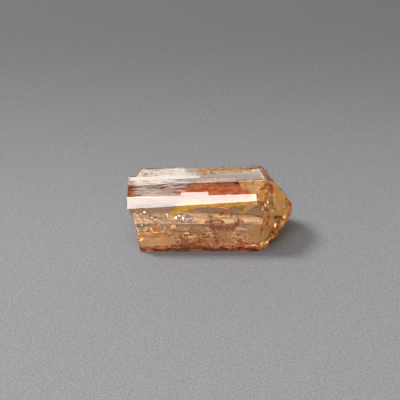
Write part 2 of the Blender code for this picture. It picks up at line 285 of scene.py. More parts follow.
# %% Pits and foot
# Each pit's place and radius in millimetres
PITS = [((7.74, -3.94, 5.73), 0.28), ((8.03, -4.30, 4.90), 0.26), ((8.22, -3.80, 4.35), 0.26),
        ((8.45, -3.20, 4.02), 0.28), ((8.80, -2.70, 3.85), 0.24), ((9.04, -2.07, 3.60), 0.20),
        ((8.03, -3.01, 1.65), 0.36)]
# painted shade: a near-black tint for the shade inside the pits, and a dark red-brown tint for
# the contact shadow along the foot
PIT_SHADE, FOOT_SHADE = (0.02, 0.006, 0.002, 1), (0.07, 0.02, 0.01, 1)
PIT_CORE, PIT_RIM = 0.5, 1.2
RAGGEDNESS = 1.0 * MM
FOOT_TOP = (0.45 * MM, 0.85 * MM)


def painted_pit_and_foot_shade(graph, zones, cloud, skin_tint):
    ragged = (cloud - 0.5) * RAGGEDNESS
    # painted shade: a ragged dark spot round each pit stands in for the shade in its hollow
    for pit, radius in PITS:
        away = graph.vector("DISTANCE", zones.place, Vector(pit) * MM) + ragged
        pitted = 1 - graph.ease(away, radius * PIT_CORE * MM, radius * PIT_RIM * MM)
        skin_tint = graph.blend(pitted, skin_tint, PIT_SHADE)
    # painted contact shadow: the lowest front edge, where the stone meets the floor, is tinted
    # dark
    contact_shade = (1 - graph.ease(zones.height, *FOOT_TOP)) * zones.on_front
    return graph.blend(contact_shade, skin_tint, FOOT_SHADE)


print(len(PITS), "pits on the tip, the widest", max(radius for _, radius in PITS) * 2, "mm")

# %% [markdown]
# ## The finished topaz
# The parts now come together in one shader: full transmission with topaz's index, the stains
# and the painted shade of the pits and foot as its tint, a frost that is heavier on the etched
# and broken faces, and the absorbing volume behind it all. One material does for the whole
# skin, so no seam can show.

# %% The topaz finish
POLISH, TIP_FROST, BREAK_FROST, UNDERSIDE_FROST = 0.02, 0.10, 0.10, 0.08


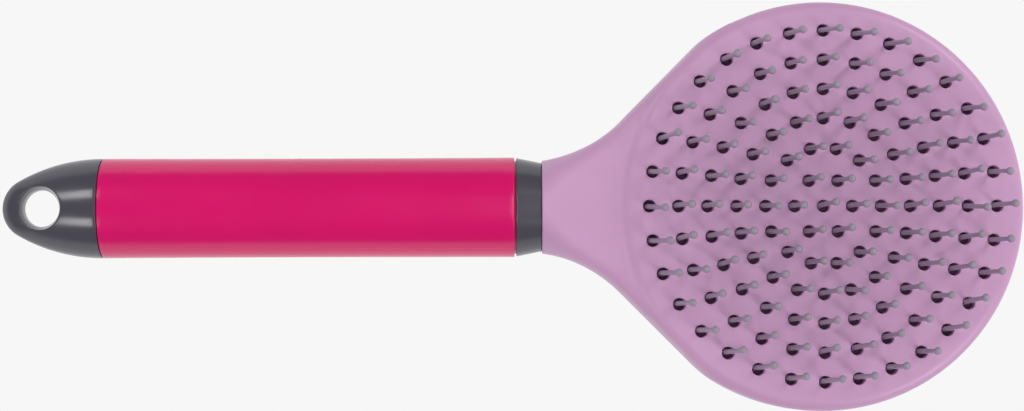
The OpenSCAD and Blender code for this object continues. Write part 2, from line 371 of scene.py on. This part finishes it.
def neck_surface(u, v, top):
    """Height of the neck's upper or lower surface."""
    half = np.maximum(neck_half(side_x(u)), 1)
    w = np.full_like(u, SEAM)
    for _ in range(6):
        x = np.maximum(world_x(u, w), JOINT_X)
        power = 2 + SQUARE_BY * np.minimum(1, (x - JOINT_X) / SQUARE_OVER)
        share = np.maximum(1 - np.minimum(np.abs(v) / half, 1) ** power, 0) ** (1 / power)
        mid = neck_mid(x)
        if top:
            rise = neck_line(x, AXIS_Z + JOINT_R, SHOULDER_TOP, -S / C - 0.01) - nick(x) - mid
        else:
            rise = neck_line(x, AXIS_Z - JOINT_R, SHOULDER_BOTTOM, 0.12) + nick(x) - mid
        w = (mid + rise * share - FACE_Z + u * S) / C
    return w


def rim_radius(u, v):
    """Radius that the rim's profile goes by: the head's circle, eased into the neck's flanks."""
    v, r = np.abs(v), np.hypot(u, v)
    turn = np.arctan2(v - KNEE_Y, u - KNEE_X)
    knee = HEAD_R - KNEE_R + np.hypot(u - KNEE_X, v - KNEE_Y)
    flank = np.maximum(r, HEAD_R - FLANK_R + (v - u) * math.sqrt(0.5))
    return np.where(turn > FLANK_A, flank, np.where(turn > FLANK_A - KNEE_A, knee, r))


def face_surface(u, v):
    """Height of the front shell's outside."""
    edge = HEAD_R - RIM - DRAFT
    disc = DISH * np.minimum(np.hypot(u, v) / LAND_R, 1) ** 2
    r = rim_radius(u, v)
    disc -= RIM - np.sqrt(RIM**2 - np.clip(r - edge, 0, RIM) ** 2)
    disc -= np.maximum(r - HEAD_R + DRAFT, 0) * (DISH - RIM - WIDEST) / DRAFT
    neck = np.where(u < NECK_FROM, neck_surface(u, v, True), -99)
    return smooth_max(disc, neck, FILLET)


def back_surface(u, v):
    """Height of the back shell's outside."""
    r = rim_radius(u, v)
    edge = WIDEST - np.sqrt(RIM**2 - np.clip(r - HEAD_R + RIM, 0, RIM) ** 2)
    edge = np.where(r < HEAD_R - RIM, WIDEST - RIM - (HEAD_R - RIM - r) * 2, edge)
    disc = smooth_max(dome(np.hypot(u, v)), edge, CROWN_FILLET)
    disc = np.where(r > HEAD_R, WIDEST + (r - HEAD_R) * 36, disc)
    neck = np.where(u < NECK_FROM, neck_surface(u, v, False), 99)
    whole = smooth_min(disc, neck, FILLET)
    return smooth_max(whole, (u * S - FACE_Z) / C, 0.04)


def depth_in_plan(u, v):
    """Distance in from the outline."""
    x = side_x(u)
    bent = (x - ARC_X) / np.sqrt(np.maximum(BLEND_R**2 - (x - ARC_X) ** 2, 1))
    slope = np.where(x < FLARE_X, bent, 1)
    neck = (neck_half(x) - np.abs(v)) / np.sqrt(1 + slope**2)
    head = HEAD_R - np.where(np.abs(v) > -0.5 * u, rim_radius(u, v), np.hypot(u, v))
    return np.where(u < TOUCH_X, neck, head)


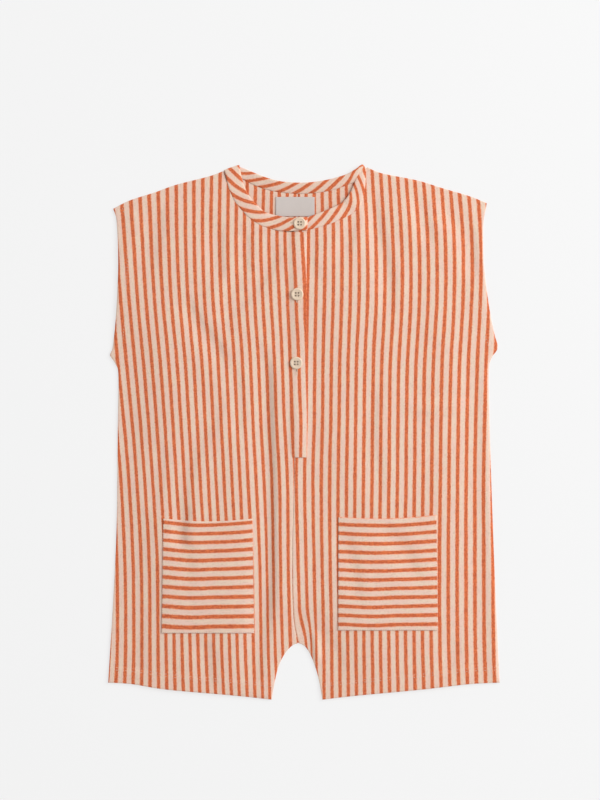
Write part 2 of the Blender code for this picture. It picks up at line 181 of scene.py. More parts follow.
# The neckband from its under end, past the wearer's left shoulder and the back, to its over
# end. Each row is one section of the strip's middle surface, from its sewn edge to its free one.
# Its last number is the share by which it follows the fronts' own relief.
NECKBAND = [BandRow(*row) for row in [
    ("under end", -11.6, 201, 4.4, -10.6, 214.1, 4.1, 1),
    ("under the button", -4, 201.2, 4.4, -4, 214.2, 4.1, 1),
    ("centre front", 5, 202.2, 4.7, 4, 215.4, 4.3, 1),
    ("left front, low", 26, 208.2, 4.9, 21, 221.4, 4.4, 1),
    ("left front, middle", 44.4, 216.3, 4.9, 36, 228.4, 4.4, 1),
    ("left front, bend", 54.7, 224.2, 4.8, 43, 235, 4.6, 1),
    ("left front, high", 59.2, 234.5, 4.8, 47.4, 242.6, 4.9, 1),
    ("left front, rising", 61.2, 245.5, 4.8, 50.4, 249.6, 5.3, 1),
    ("left shoulder, front", 61.8, 256, 4.7, 54.2, 258.4, 5.9, 1),
    ("left shoulder, turn", 62.4, 263.6, 3.6, 58.6, 267, 5.2, 0.5),
    ("left shoulder, top", 58.6, 259.6, 1.8, 56.4, 266.8, 4.4, 0),
    ("left shoulder, back", 54.4, 251.6, 1.3, 51.4, 263, 4.4, 0),
    ("left back, high", 45.4, 248.2, 0.85, 41.5, 257.6, 4, 0),
    ("left back, middle", 29, 242.4, 0.75, 26.5, 253.2, 3.6, 0),
    ("left back, low", 11.5, 239.4, 0.75, 10, 250.3, 3.3, 0),
    ("centre back", -6.6, 238.6, 0.75, -6.4, 249.6, 3.1, 0),
    ("right back, low", -26, 240.4, 0.75, -23.5, 251, 2.9, 0),
    ("right back, middle", -42.4, 244.2, 0.75, -37.8, 254.8, 2.5, 0),
    ("right back, high", -56, 250.2, 0.8, -50.4, 259.8, 1.8, 0),
    ("right shoulder, back", -68, 256.4, 0.85, -59.2, 263.6, 0.85, 0),
    ("right shoulder, under", -79, 260.2, 0.85, -64.1, 265.3, 0.85, 0),
    ("right shoulder, crease", -80, 261.6, 2.1, -64.6, 266.9, 2.1, 0),
    ("right shoulder, over", -79.2, 259.6, 3.5, -64.2, 264.8, 3.3, 0.3),
    ("right front, high", -75.4, 244.5, 4.7, -61.4, 251.4, 4.2, 1),
    ("right front, upper", -69.5, 231.5, 4.7, -57.2, 240.4, 4.5, 1),
    ("right front, bend", -62, 221.7, 4.7, -52, 232.8, 4.6, 1),
    ("right front, middle", -53.2, 213, 4.7, -44.6, 224.8, 4.6, 1),
    ("right front, low", -42.4, 206.5, 4.7, -37, 219.2, 4.5, 1),
    ("right front, inner", -28.3, 202, 5, -25, 216.3, 4.6, 1),
    ("before the overlap", -18, 201, 5.8, -16.5, 214.9, 5.7, 1),
    ("start of the overlap", -12.6, 201, 6.1, -11.6, 214.2, 6, 1),
    ("over end", 3.5, 201.8, 6.1, 3.5, 215.2, 6, 1),
]]
BACK_NECK_ROWS = slice(10, 21)
CENTRE_BACK_ROW = 5  # of those
LEFT_NECK_ROWS = slice(1, 9)
RIGHT_NECK_ROWS = slice(23, 29)

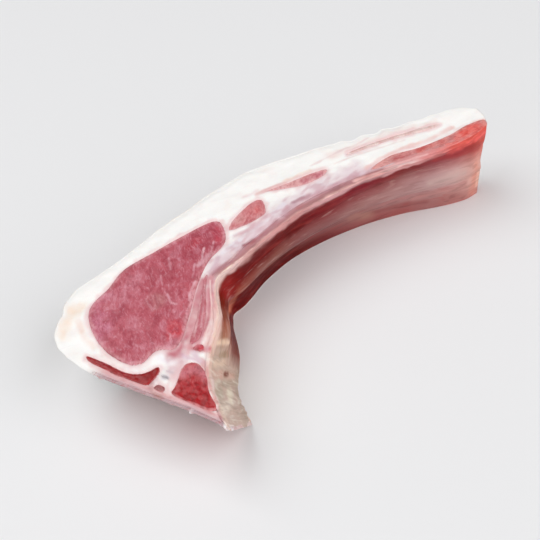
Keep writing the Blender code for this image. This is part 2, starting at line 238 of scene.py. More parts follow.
def four_sides(points, corners):
    """The near, right, far and left side of a closed outline, cut at four of its points. near and
    far run one way, and left and right the other."""
    stretches, total, sides = closed_curve(points), len(points), []
    for corner, following in zip(corners, [*corners[1:], corners[0]]):
        end = following if following > corner else following + total
        picked = [i % total for i in range(corner, end)]
        line = np.vstack([stretches[picked].reshape(-1, 2), stretches[following, :1]])
        sides.append(evenly(line, PIECE_SIDE_POINTS))
    near, right, far, left = sides
    return near, right, far[::-1], left[::-1]


def distance_to(points, line):
    """The shortest distance from each point to a line of straight stretches."""
    nearest = np.full(len(points), np.inf)
    for start, end in zip(line, line[1:]):
        along = end - start
        share = np.clip((points - start) @ along / max(along @ along, 1e-12), 0, 1)
        nearest = np.minimum(nearest, np.linalg.norm(points - start - share[:, None] * along, axis=1))
    return nearest


def depth_inside(points, outline):
    """The distance to a closed outline, above 0 inside it and below 0 outside. A point is inside
    where a ray along x crosses the outline an odd number of times."""
    ring = np.vstack([outline, outline[:1]])
    inside = np.zeros(len(points), bool)
    x, y = points.T
    for (x0, y0), (x1, y1) in zip(ring, ring[1:]):
        if y0 != y1:
            crosses = (y0 > y) != (y1 > y)
            inside ^= crosses & (x < (x1 - x0) * (y - y0) / (y1 - y0) + x0)
    return np.where(inside, 1, -1) * distance_to(points, ring)


def lumps(points, size, seed=0):
    """Soft lumps between -1 and 1, about the given size across. Each corner of a lattice has a fixed
    height, from the broken-off part of a large sine, and the heights of the corners around a point
    are blended with S-curves."""
    cell = np.asarray(points, float) / np.asarray(size, float)
    base = np.floor(cell)
    share = rise(cell - base, 0, 1)
    total = 0
    for corner in np.ndindex(*(2,) * cell.shape[-1]):
        key = (base + corner) @ np.array(LATTICE[: cell.shape[-1]]) + seed * LATTICE_SEED
        height = np.modf(np.abs(np.sin(key)) * LATTICE_SINE)[0]
        total = total + height * np.prod(np.where(corner, share, 1 - share), axis=-1)
    return total * 2 - 1


def layers(points, table):
    """The sum of the layers of soft lumps in a table."""
    return sum(height * lumps(points, size, seed) for height, size, seed in table)


# ---- the slice as a space: plan x, plan y and height share to the frame's metres ----
def thickness(x):
    """The height of the upper cut face: a straight wedge along x."""
    return THICK_AT_CHINE + (THICK_AT_TAIL - THICK_AT_CHINE) * (x - CHINE_X) / (TAIL_X - CHINE_X)


LEAN_CURVE = curve_through(LEAN_STATIONS)


def lean(x, y):
    """How far a point has moved by the time that it is at the floor: a curve of x, less at the back
    and more in a bell round the chest corner."""
    at, along, across = LEAN_CURVE.T
    from_corner = (x - CORNER_AT[0]) ** 2 + (y - CORNER_AT[1]) ** 2
    bell = np.exp(-from_corner / CORNER_LEAN_REACH**2)
    inland = 1 - (1 - BACK_LEAN) * rise(y, *BACK_LEAN_Y)
    moved_along = np.interp(x, at, along) + CORNER_LEAN[0] * bell
    return moved_along, np.interp(x, at, across) * inland + CORNER_LEAN[1] * bell


def raw_place(x, y, share, lift=0.0):
    """A plan point at a height share, lifted by some millimetres, before it is centred. The end of
    the rib is drawn in, in a bell over its height."""
    along, across = lean(x, y)
    bell = np.exp(-(((share - END_HOLLOW_AT) / END_HOLLOW_REACH) ** 2)) * rise(x, *END_HOLLOW_X)
    x = x - END_HOLLOW * bell * fade(y, *END_HOLLOW_Y)
    down = 1 - share
    return np.stack([x + along * down, y + across * down, thickness(x) * share + lift], axis=-1)


def plan_middle():
    """The plan point above the frame's origin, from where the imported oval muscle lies."""
    low, high = (np.array(corner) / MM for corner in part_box("oval_muscle"))
    outline = closed_curve(OVAL_MUSCLE).reshape(-1, 2)
    ends = np.vstack([raw_place(*outline.T, share) for share in (0.0, 1.0)])
    middle = (ends.min(axis=0) + ends.max(axis=0)) / 2 - (low + high) / 2
    return middle[:2]


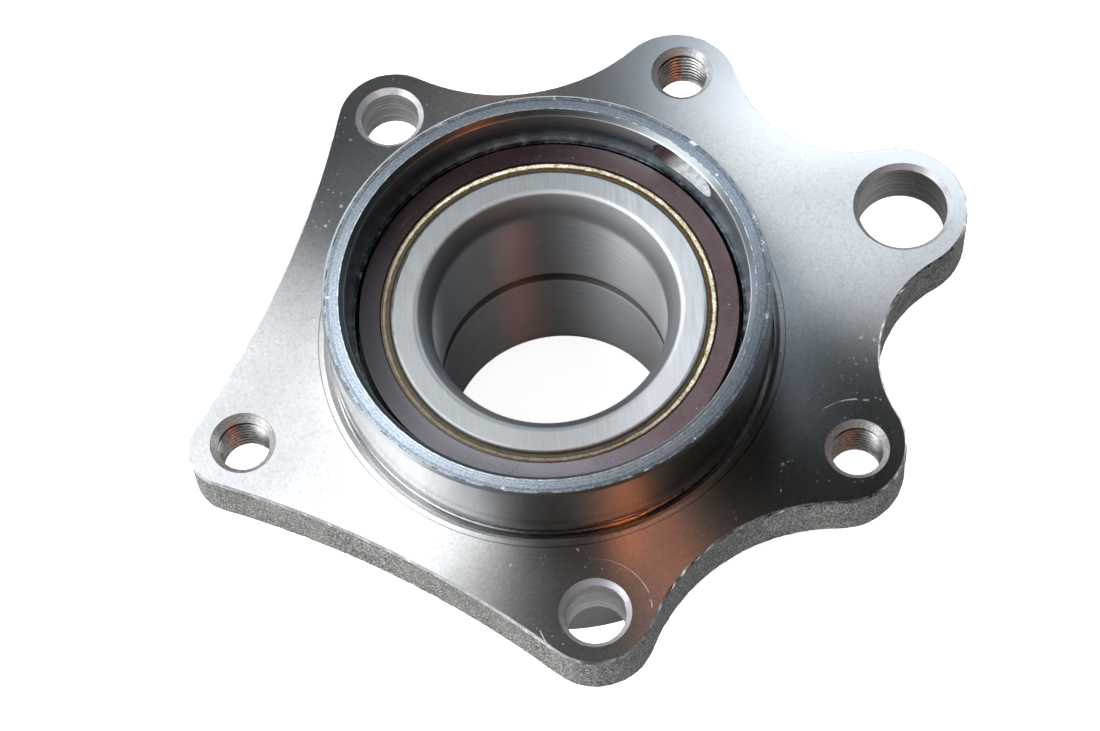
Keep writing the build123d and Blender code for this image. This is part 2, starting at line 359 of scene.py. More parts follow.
- - - - - - -
Your objective ::
Give the number of lines containing the word "starting". No other answer is needed.

Result ::
2